Semua berlomba-lomba memakai slogan ini. Jika ada himbauan, maka 
kalimatnya adalah, “Mari kita pertahankan demokrasi!” Atau, “Jangan 
biarkan demokrasi ini rusak karena ulah sekelompok orang!” Jika sebuah 
lembaga mencanangkan visi dan misi, yang tertulis adalah, “Membangun 
masyarakat demokratis makmur sejahtera.” Jika ada seorang tokoh, maka 
dia dijuluki sebagai “Sang pembela demokrasi“, atau “Sang demokrat 
sejati“. Jika ada pemikiran, maka pemikiran itu adalah kata sifat dari 
demokrasi seperti “Demokrasi Terpimpin“, “Demokrasi Liberal“, “Demokrasi
 with God“, atau “Theo-Demokrasi“, dan lain-lain. Jika membentuk partai,
 maka namanya adalah “Partai Demokrasi Anu“. “Partai Demokrasi itu“, 
“Partai Pokoknya Demokrasi“, “Partai yang Penting Demokrasi“, “Partai 
Insya Allah Demokrasi“, dan lain-lain. Kalau ada penghargaan, maka itu 
adalah medali demokrasi. Di sana demokrasi, di sini demokrasi, demokrasi
 di mana-mana. Walhasil, tidak seorangpun sadar bahwa demokrasi itu 
sebenarnya tidak ada. Mereka tidak akan bisa menunjukkan mana demokrasi?

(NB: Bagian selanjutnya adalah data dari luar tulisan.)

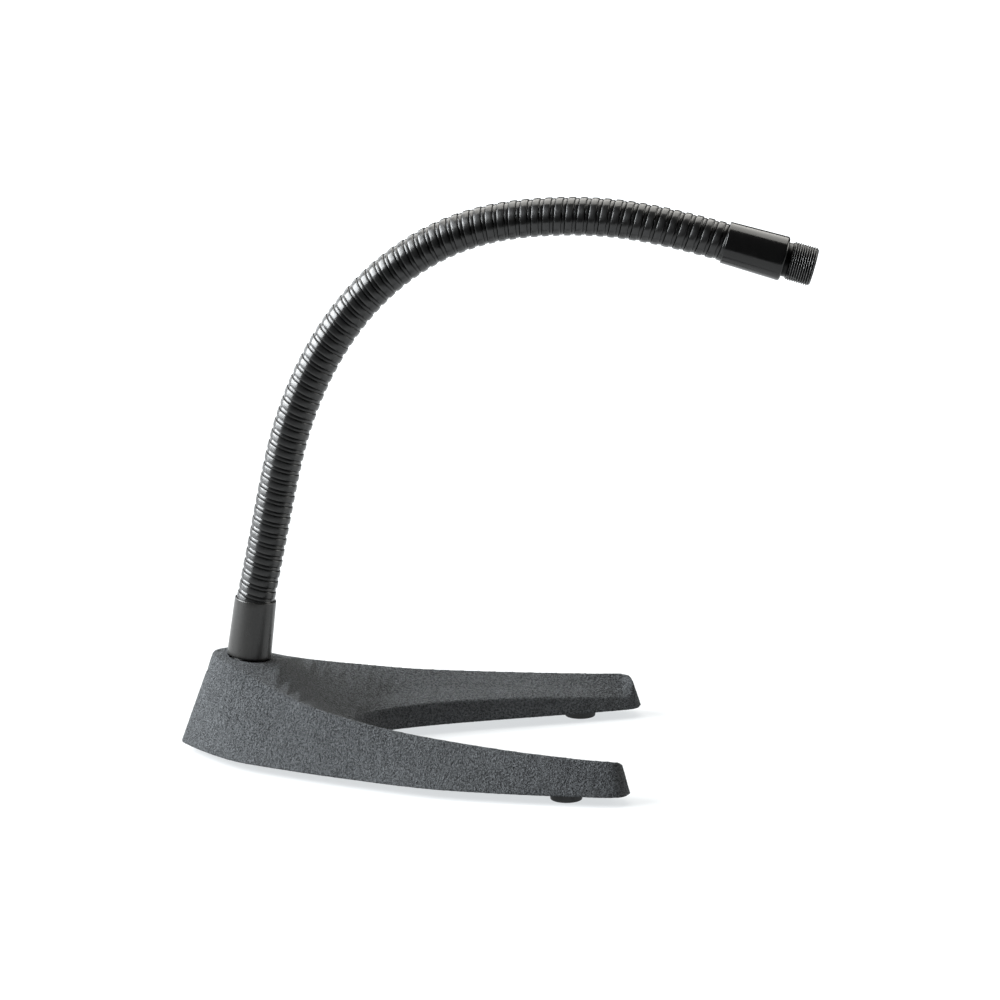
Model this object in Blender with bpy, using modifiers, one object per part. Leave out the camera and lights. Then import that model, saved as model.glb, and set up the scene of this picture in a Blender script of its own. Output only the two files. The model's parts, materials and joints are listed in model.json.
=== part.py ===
"""Desktop microphone stand: a cast V-shaped base and a flexible gooseneck with a threaded end.

The frame is metres with +Z up. The origin is on the desk, directly below the point where the neck
stands on the base. +X points forward, to the tips of the two legs, and XZ is the plane of symmetry.
The gooseneck is a chain of short wound sections. Each section's origin is on the joint below it.
"""

import math

import bmesh
import bpy
from mathutils import Vector

MM = 0.001

# Base casting
BASE_BOTTOM = 3.5 * MM
SEAT_HEIGHT = 39.8 * MM
SEAT_TILT = math.radians(7.0)
BASE_EDGE_ROUNDING = 0.6 * MM
STATIONS_PER_SPAN = 3

# Rubber feet
FOOT_RADIUS = 6.5 * MM
FOOT_ROUNDING = 0.5 * MM
FRONT_FOOT_X = 132.0 * MM
FRONT_FOOT_Y = 62.5 * MM

# Microphone thread, 5/8 inch with 27 threads to the inch
THREAD_RADIUS = 7.94 * MM
THREAD_PITCH = 25.4 / 27 * MM
THREAD_DEPTH = 0.61 * THREAD_PITCH
THREAD_TURNS = 11
THREAD_CHAMFER = 0.5 * MM
RELIEF_RADIUS = 6.9 * MM
RELIEF_LENGTH = 1.7 * MM
PLUG_LENGTH = 12.0 * MM

# Ferrules, one on each end of the gooseneck
FERRULE_LENGTH = 24.5 * MM
FERRULE_MOUTH_RADIUS = 8.48 * MM
LOWER_FERRULE_LENGTH = 24.1 * MM
LOWER_FERRULE_MOUTH_RADIUS = 8.45 * MM
FERRULE_OUTER_RADIUS = 9.0 * MM
FERRULE_ROUNDING = 1.4 * MM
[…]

 Mereka tidak mungkin bisa menyebutkan negara mana yang paling 
demokratis? What a shame! Seperti halnya 
Sang Raja yang telanjang bulat 
keliling kota, betapa memalukannya. Kalau kita mau sadari, maka yang 
terjadi adalah korporatokrasi, bukannya demokrasi. Dan kalau dikatakan 
yang sebenarnya ini, maka dijamin tidak akan ada seorangpun yang 
mendukungnya, kecuali, ya para pemilik korporat-korporat besar itu. Dan 
inilah yang membuat sebuah bangsa terpuruk sedemikian rupa, karena 
rakyatnya terperdaya oleh sistem politik ilusi. Akan tetapi, semoga hal 
ini tidak lama. Kalau kita selesaikan dongeng baju baru Sang Raja, maka 
pada akhirnya ada seorang anak kecil yang innocent, lugu dan jujur, 
meneriakkan, “Raja telanjang!” Raja yang mendengarnya pun kaget dan 
terdiam. Arak-arakan pawai berhenti. 
Semua rakyat ikut terdiam menelan 
ludah. Ibunya anak itu pun ketakutan setengah mati dan mencoba 
membungkam mulut anaknya. Akan tetapi si anak tetap bersuara, “Lihatlah 
Ibu, Raja tidak memakai apa-apa.. Lucu ya?“ Raja pun mulai berkeringat 
dingin. Rakyat saling celingukan dan mulai bergumam-gumam kecil tidak 
jelas. Raja semakin berkeringat dan melirik para ajudannya, akan tetapi 
para ajudannya tidak berani menatap Sang Raja.. dan.. nah, sudahlah, 
tulisan ini tidak perlu dilanjutkan sebelum kita berfantasi yang 
macam-macam. Tentu kita semua sudah hafal dengan ending cerita ini. Yang
 penting sekarang, mari kita melihat realita saat ini. Beranikah kita 
menjadi jujur seperti anak kecil itu? Beranikah mengatakan yang 
sebenarnya tentang demokrasi? Kita tentu kesal ketika ada tokoh Islam 
yang tiap kali berpidato seakan ‘gatal‘ kalau tidak mengucapkan sepatah 
kata demokrasi.  Rasul saw. bersabda, “Barang siapa beriman kepada Allah dan hari 
akhir, maka hendaklah ia berkata baik atau diam,” (HR. Abu Hurairah).